THE EXERCISE
Write out the entries again exactly as they are given.

[Saved data entries]
>> begin
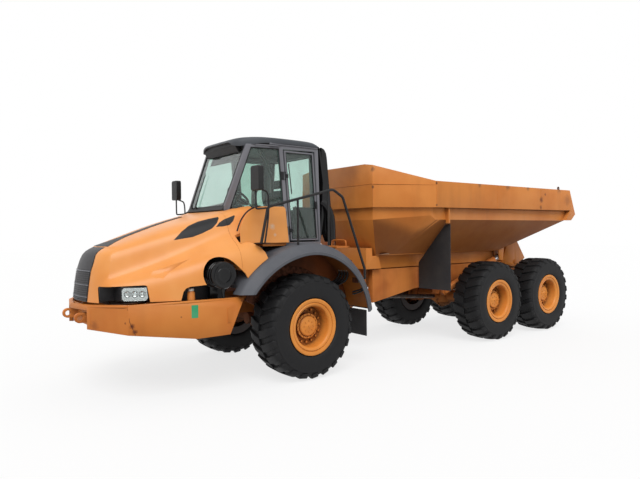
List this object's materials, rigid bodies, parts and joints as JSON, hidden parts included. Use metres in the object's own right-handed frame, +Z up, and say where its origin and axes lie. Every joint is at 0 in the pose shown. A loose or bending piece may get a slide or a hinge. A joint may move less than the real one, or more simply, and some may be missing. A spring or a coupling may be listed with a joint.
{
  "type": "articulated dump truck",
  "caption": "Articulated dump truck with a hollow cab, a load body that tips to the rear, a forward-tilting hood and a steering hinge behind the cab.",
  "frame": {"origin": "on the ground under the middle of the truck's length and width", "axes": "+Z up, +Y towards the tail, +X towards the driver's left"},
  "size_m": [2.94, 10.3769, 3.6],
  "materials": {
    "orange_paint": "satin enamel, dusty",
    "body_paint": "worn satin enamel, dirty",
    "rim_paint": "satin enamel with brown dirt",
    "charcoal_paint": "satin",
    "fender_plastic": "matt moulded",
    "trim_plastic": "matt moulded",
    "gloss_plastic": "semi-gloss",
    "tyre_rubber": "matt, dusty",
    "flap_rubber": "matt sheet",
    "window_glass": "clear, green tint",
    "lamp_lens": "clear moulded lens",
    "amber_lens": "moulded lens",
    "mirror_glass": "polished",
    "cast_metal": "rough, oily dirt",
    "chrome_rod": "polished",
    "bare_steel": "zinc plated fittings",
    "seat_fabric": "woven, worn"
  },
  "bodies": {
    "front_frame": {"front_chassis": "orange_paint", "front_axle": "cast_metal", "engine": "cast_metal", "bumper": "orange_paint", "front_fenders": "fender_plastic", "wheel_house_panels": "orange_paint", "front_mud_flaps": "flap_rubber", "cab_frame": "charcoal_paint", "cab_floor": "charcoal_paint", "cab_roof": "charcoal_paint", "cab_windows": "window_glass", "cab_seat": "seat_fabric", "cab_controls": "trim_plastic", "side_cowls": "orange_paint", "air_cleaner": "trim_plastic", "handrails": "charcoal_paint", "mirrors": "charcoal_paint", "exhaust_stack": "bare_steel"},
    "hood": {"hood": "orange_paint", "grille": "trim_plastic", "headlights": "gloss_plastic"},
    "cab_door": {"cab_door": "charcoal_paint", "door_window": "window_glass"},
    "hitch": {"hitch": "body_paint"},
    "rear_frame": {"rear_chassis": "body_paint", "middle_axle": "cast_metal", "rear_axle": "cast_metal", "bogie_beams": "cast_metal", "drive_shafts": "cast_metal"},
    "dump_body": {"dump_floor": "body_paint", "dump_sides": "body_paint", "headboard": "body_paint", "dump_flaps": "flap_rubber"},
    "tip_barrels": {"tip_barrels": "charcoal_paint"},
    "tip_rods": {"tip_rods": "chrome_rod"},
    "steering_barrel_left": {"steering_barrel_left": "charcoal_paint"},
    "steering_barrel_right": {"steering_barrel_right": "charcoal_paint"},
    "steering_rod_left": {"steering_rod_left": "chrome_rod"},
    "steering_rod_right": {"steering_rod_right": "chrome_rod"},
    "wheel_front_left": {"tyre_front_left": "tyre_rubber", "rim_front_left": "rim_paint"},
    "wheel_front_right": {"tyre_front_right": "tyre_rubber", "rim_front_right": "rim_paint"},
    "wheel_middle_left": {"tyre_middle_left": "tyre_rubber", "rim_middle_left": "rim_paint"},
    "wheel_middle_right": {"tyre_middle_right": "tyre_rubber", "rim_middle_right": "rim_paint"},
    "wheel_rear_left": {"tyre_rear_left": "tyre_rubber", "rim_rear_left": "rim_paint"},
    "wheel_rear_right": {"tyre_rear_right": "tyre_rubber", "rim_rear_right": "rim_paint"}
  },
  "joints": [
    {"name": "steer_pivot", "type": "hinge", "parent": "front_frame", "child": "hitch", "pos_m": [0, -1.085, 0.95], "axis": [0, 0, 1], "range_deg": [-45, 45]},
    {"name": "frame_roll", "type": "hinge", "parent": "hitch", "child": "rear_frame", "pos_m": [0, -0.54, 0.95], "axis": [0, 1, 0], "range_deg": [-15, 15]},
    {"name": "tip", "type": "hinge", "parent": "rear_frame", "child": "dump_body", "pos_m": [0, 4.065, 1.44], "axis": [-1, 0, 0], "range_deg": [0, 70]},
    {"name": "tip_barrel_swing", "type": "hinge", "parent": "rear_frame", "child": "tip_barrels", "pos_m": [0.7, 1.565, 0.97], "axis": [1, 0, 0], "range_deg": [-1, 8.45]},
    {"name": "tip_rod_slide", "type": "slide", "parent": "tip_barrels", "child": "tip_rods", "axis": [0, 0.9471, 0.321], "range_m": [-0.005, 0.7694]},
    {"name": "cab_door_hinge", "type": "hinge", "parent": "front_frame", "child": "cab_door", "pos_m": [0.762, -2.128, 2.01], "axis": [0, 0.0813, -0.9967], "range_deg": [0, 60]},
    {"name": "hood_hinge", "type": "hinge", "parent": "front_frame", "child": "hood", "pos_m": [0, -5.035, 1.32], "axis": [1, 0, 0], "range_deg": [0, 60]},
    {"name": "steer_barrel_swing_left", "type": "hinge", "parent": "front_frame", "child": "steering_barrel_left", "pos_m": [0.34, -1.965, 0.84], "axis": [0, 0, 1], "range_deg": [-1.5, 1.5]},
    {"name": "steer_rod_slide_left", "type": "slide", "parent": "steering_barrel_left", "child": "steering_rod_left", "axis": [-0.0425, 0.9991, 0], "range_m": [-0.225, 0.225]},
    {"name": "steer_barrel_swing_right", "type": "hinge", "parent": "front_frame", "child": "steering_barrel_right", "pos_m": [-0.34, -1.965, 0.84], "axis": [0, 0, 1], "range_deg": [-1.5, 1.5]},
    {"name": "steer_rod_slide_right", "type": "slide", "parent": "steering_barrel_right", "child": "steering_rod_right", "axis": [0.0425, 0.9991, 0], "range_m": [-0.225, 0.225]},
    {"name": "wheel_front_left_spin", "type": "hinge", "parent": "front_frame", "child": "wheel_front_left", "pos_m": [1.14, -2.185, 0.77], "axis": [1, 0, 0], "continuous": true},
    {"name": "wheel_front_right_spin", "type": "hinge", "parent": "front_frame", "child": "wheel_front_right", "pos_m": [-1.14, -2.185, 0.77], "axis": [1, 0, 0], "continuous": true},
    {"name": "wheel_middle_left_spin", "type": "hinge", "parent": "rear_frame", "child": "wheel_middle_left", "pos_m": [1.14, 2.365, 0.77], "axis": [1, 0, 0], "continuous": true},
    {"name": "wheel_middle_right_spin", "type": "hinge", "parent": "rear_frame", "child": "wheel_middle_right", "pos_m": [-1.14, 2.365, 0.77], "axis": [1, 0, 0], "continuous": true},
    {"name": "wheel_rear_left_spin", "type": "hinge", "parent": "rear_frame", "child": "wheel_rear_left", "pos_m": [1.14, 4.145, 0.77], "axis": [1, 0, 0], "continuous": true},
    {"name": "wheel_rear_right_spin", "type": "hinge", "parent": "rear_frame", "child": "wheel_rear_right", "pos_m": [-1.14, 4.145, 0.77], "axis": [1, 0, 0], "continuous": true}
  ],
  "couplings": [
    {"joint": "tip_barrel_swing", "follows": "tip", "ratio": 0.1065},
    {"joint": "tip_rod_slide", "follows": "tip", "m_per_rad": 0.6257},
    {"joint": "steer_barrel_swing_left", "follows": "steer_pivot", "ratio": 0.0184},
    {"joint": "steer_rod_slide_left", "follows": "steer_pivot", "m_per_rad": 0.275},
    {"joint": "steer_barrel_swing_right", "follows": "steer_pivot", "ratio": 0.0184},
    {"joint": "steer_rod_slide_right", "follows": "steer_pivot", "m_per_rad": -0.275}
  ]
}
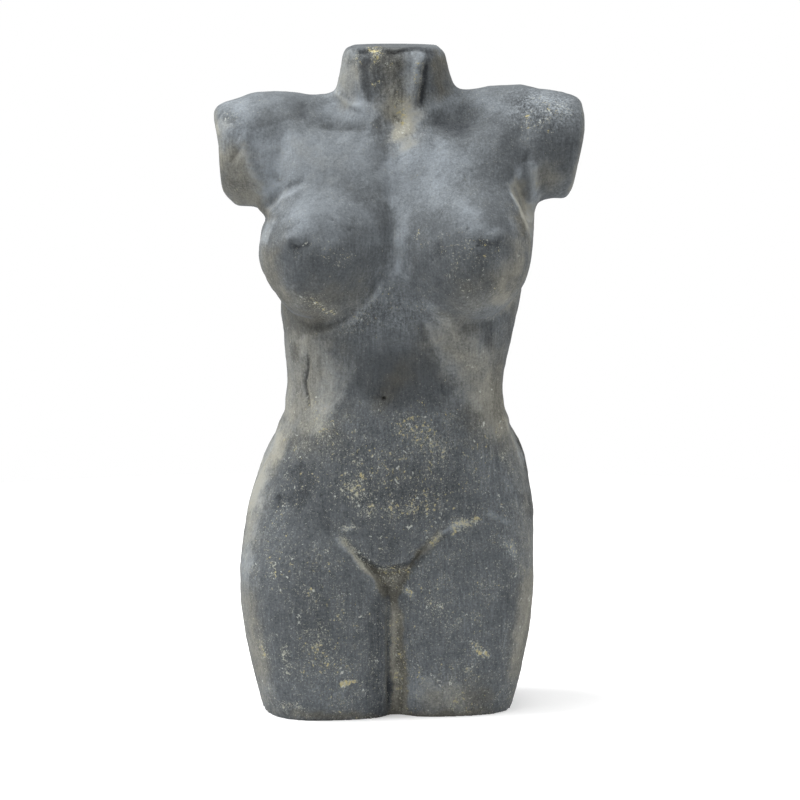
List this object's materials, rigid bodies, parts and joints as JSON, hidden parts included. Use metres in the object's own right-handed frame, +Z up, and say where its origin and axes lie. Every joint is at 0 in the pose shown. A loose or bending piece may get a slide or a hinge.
>> end
PROBLEM SOLUTION
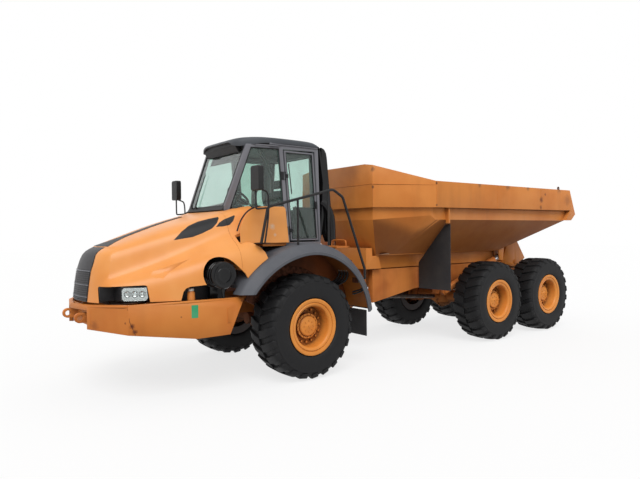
List this object's materials, rigid bodies, parts and joints as JSON, hidden parts included. Use metres in the object's own right-handed frame, +Z up, and say where its origin and axes lie. Every joint is at 0 in the pose shown. A loose or bending piece may get a slide or a hinge. A joint may move less than the real one, or more simply, and some may be missing. A spring or a coupling may be listed with a joint.
{
  "type": "articulated dump truck",
  "caption": "Articulated dump truck with a hollow cab, a load body that tips to the rear, a forward-tilting hood and a steering hinge behind the cab.",
  "frame": {"origin": "on the ground under the middle of the truck's length and width", "axes": "+Z up, +Y towards the tail, +X towards the driver's left"},
  "size_m": [2.94, 10.3769, 3.6],
  "materials": {
    "orange_paint": "satin enamel, dusty",
    "body_paint": "worn satin enamel, dirty",
    "rim_paint": "satin enamel with brown dirt",
    "charcoal_paint": "satin",
    "fender_plastic": "matt moulded",
    "trim_plastic": "matt moulded",
    "gloss_plastic": "semi-gloss",
    "tyre_rubber": "matt, dusty",
    "flap_rubber": "matt sheet",
    "window_glass": "clear, green tint",
    "lamp_lens": "clear moulded lens",
    "amber_lens": "moulded lens",
    "mirror_glass": "polished",
    "cast_metal": "rough, oily dirt",
    "chrome_rod": "polished",
    "bare_steel": "zinc plated fittings",
    "seat_fabric": "woven, worn"
  },
  "bodies": {
    "front_frame": {"front_chassis": "orange_paint", "front_axle": "cast_metal", "engine": "cast_metal", "bumper": "orange_paint", "front_fenders": "fender_plastic", "wheel_house_panels": "orange_paint", "front_mud_flaps": "flap_rubber", "cab_frame": "charcoal_paint", "cab_floor": "charcoal_paint", "cab_roof": "charcoal_paint", "cab_windows": "window_glass", "cab_seat": "seat_fabric", "cab_controls": "trim_plastic", "side_cowls": "orange_paint", "air_cleaner": "trim_plastic", "handrails": "charcoal_paint", "mirrors": "charcoal_paint", "exhaust_stack": "bare_steel"},
    "hood": {"hood": "orange_paint", "grille": "trim_plastic", "headlights": "gloss_plastic"},
    "cab_door": {"cab_door": "charcoal_paint", "door_window": "window_glass"},
    "hitch": {"hitch": "body_paint"},
    "rear_frame": {"rear_chassis": "body_paint", "middle_axle": "cast_metal", "rear_axle": "cast_metal", "bogie_beams": "cast_metal", "drive_shafts": "cast_metal"},
    "dump_body": {"dump_floor": "body_paint", "dump_sides": "body_paint", "headboard": "body_paint", "dump_flaps": "flap_rubber"},
    "tip_barrels": {"tip_barrels": "charcoal_paint"},
    "tip_rods": {"tip_rods": "chrome_rod"},
    "steering_barrel_left": {"steering_barrel_left": "charcoal_paint"},
    "steering_barrel_right": {"steering_barrel_right": "charcoal_paint"},
    "steering_rod_left": {"steering_rod_left": "chrome_rod"},
    "steering_rod_right": {"steering_rod_right": "chrome_rod"},
    "wheel_front_left": {"tyre_front_left": "tyre_rubber", "rim_front_left": "rim_paint"},
    "wheel_front_right": {"tyre_front_right": "tyre_rubber", "rim_front_right": "rim_paint"},
    "wheel_middle_left": {"tyre_middle_left": "tyre_rubber", "rim_middle_left": "rim_paint"},
    "wheel_middle_right": {"tyre_middle_right": "tyre_rubber", "rim_middle_right": "rim_paint"},
    "wheel_rear_left": {"tyre_rear_left": "tyre_rubber", "rim_rear_left": "rim_paint"},
    "wheel_rear_right": {"tyre_rear_right": "tyre_rubber", "rim_rear_right": "rim_paint"}
  },
  "joints": [
    {"name": "steer_pivot", "type": "hinge", "parent": "front_frame", "child": "hitch", "pos_m": [0, -1.085, 0.95], "axis": [0, 0, 1], "range_deg": [-45, 45]},
    {"name": "frame_roll", "type": "hinge", "parent": "hitch", "child": "rear_frame", "pos_m": [0, -0.54, 0.95], "axis": [0, 1, 0], "range_deg": [-15, 15]},
    {"name": "tip", "type": "hinge", "parent": "rear_frame", "child": "dump_body", "pos_m": [0, 4.065, 1.44], "axis": [-1, 0, 0], "range_deg": [0, 70]},
    {"name": "tip_barrel_swing", "type": "hinge", "parent": "rear_frame", "child": "tip_barrels", "pos_m": [0.7, 1.565, 0.97], "axis": [1, 0, 0], "range_deg": [-1, 8.45]},
    {"name": "tip_rod_slide", "type": "slide", "parent": "tip_barrels", "child": "tip_rods", "axis": [0, 0.9471, 0.321], "range_m": [-0.005, 0.7694]},
    {"name": "cab_door_hinge", "type": "hinge", "parent": "front_frame", "child": "cab_door", "pos_m": [0.762, -2.128, 2.01], "axis": [0, 0.0813, -0.9967], "range_deg": [0, 60]},
    {"name": "hood_hinge", "type": "hinge", "parent": "front_frame", "child": "hood", "pos_m": [0, -5.035, 1.32], "axis": [1, 0, 0], "range_deg": [0, 60]},
    {"name": "steer_barrel_swing_left", "type": "hinge", "parent": "front_frame", "child": "steering_barrel_left", "pos_m": [0.34, -1.965, 0.84], "axis": [0, 0, 1], "range_deg": [-1.5, 1.5]},
    {"name": "steer_rod_slide_left", "type": "slide", "parent": "steering_barrel_left", "child": "steering_rod_left", "axis": [-0.0425, 0.9991, 0], "range_m": [-0.225, 0.225]},
    {"name": "steer_barrel_swing_right", "type": "hinge", "parent": "front_frame", "child": "steering_barrel_right", "pos_m": [-0.34, -1.965, 0.84], "axis": [0, 0, 1], "range_deg": [-1.5, 1.5]},
    {"name": "steer_rod_slide_right", "type": "slide", "parent": "steering_barrel_right", "child": "steering_rod_right", "axis": [0.0425, 0.9991, 0], "range_m": [-0.225, 0.225]},
    {"name": "wheel_front_left_spin", "type": "hinge", "parent": "front_frame", "child": "wheel_front_left", "pos_m": [1.14, -2.185, 0.77], "axis": [1, 0, 0], "continuous": true},
    {"name": "wheel_front_right_spin", "type": "hinge", "parent": "front_frame", "child": "wheel_front_right", "pos_m": [-1.14, -2.185, 0.77], "axis": [1, 0, 0], "continuous": true},
    {"name": "wheel_middle_left_spin", "type": "hinge", "parent": "rear_frame", "child": "wheel_middle_left", "pos_m": [1.14, 2.365, 0.77], "axis": [1, 0, 0], "continuous": true},
    {"name": "wheel_middle_right_spin", "type": "hinge", "parent": "rear_frame", "child": "wheel_middle_right", "pos_m": [-1.14, 2.365, 0.77], "axis": [1, 0, 0], "continuous": true},
    {"name": "wheel_rear_left_spin", "type": "hinge", "parent": "rear_frame", "child": "wheel_rear_left", "pos_m": [1.14, 4.145, 0.77], "axis": [1, 0, 0], "continuous": true},
    {"name": "wheel_rear_right_spin", "type": "hinge", "parent": "rear_frame", "child": "wheel_rear_right", "pos_m": [-1.14, 4.145, 0.77], "axis": [1, 0, 0], "continuous": true}
  ],
  "couplings": [
    {"joint": "tip_barrel_swing", "follows": "tip", "ratio": 0.1065},
    {"joint": "tip_rod_slide", "follows": "tip", "m_per_rad": 0.6257},
    {"joint": "steer_barrel_swing_left", "follows": "steer_pivot", "ratio": 0.0184},
    {"joint": "steer_rod_slide_left", "follows": "steer_pivot", "m_per_rad": 0.275},
    {"joint": "steer_barrel_swing_right", "follows": "steer_pivot", "ratio": 0.0184},
    {"joint": "steer_rod_slide_right", "follows": "steer_pivot", "m_per_rad": -0.275}
  ]
}
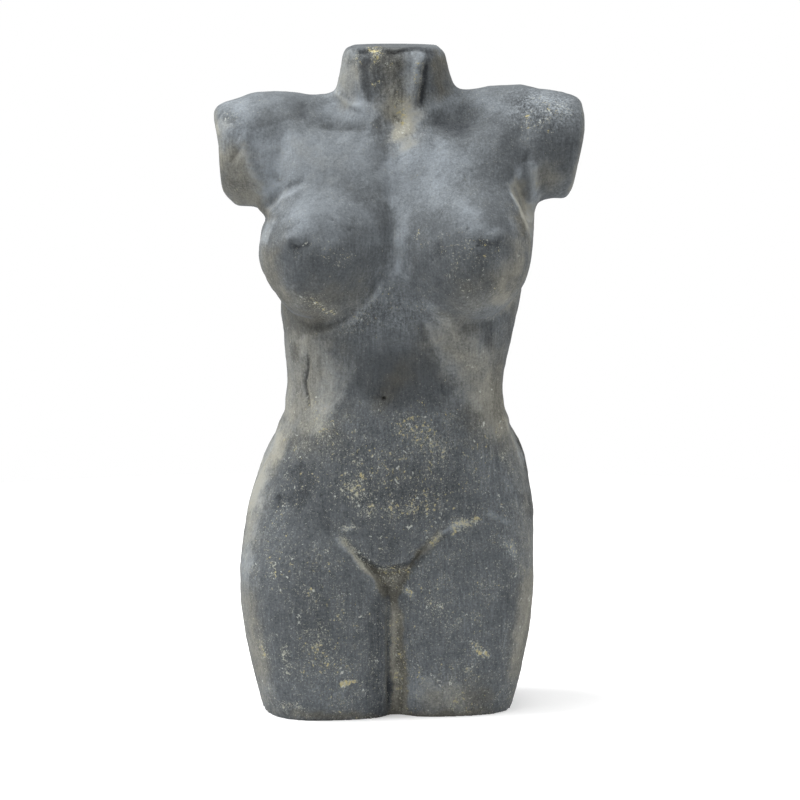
List this object's materials, rigid bodies, parts and joints as JSON, hidden parts included. Use metres in the object's own right-handed frame, +Z up, and say where its origin and axes lie. Every joint is at 0 in the pose shown. A loose or bending piece may get a slide or a hinge.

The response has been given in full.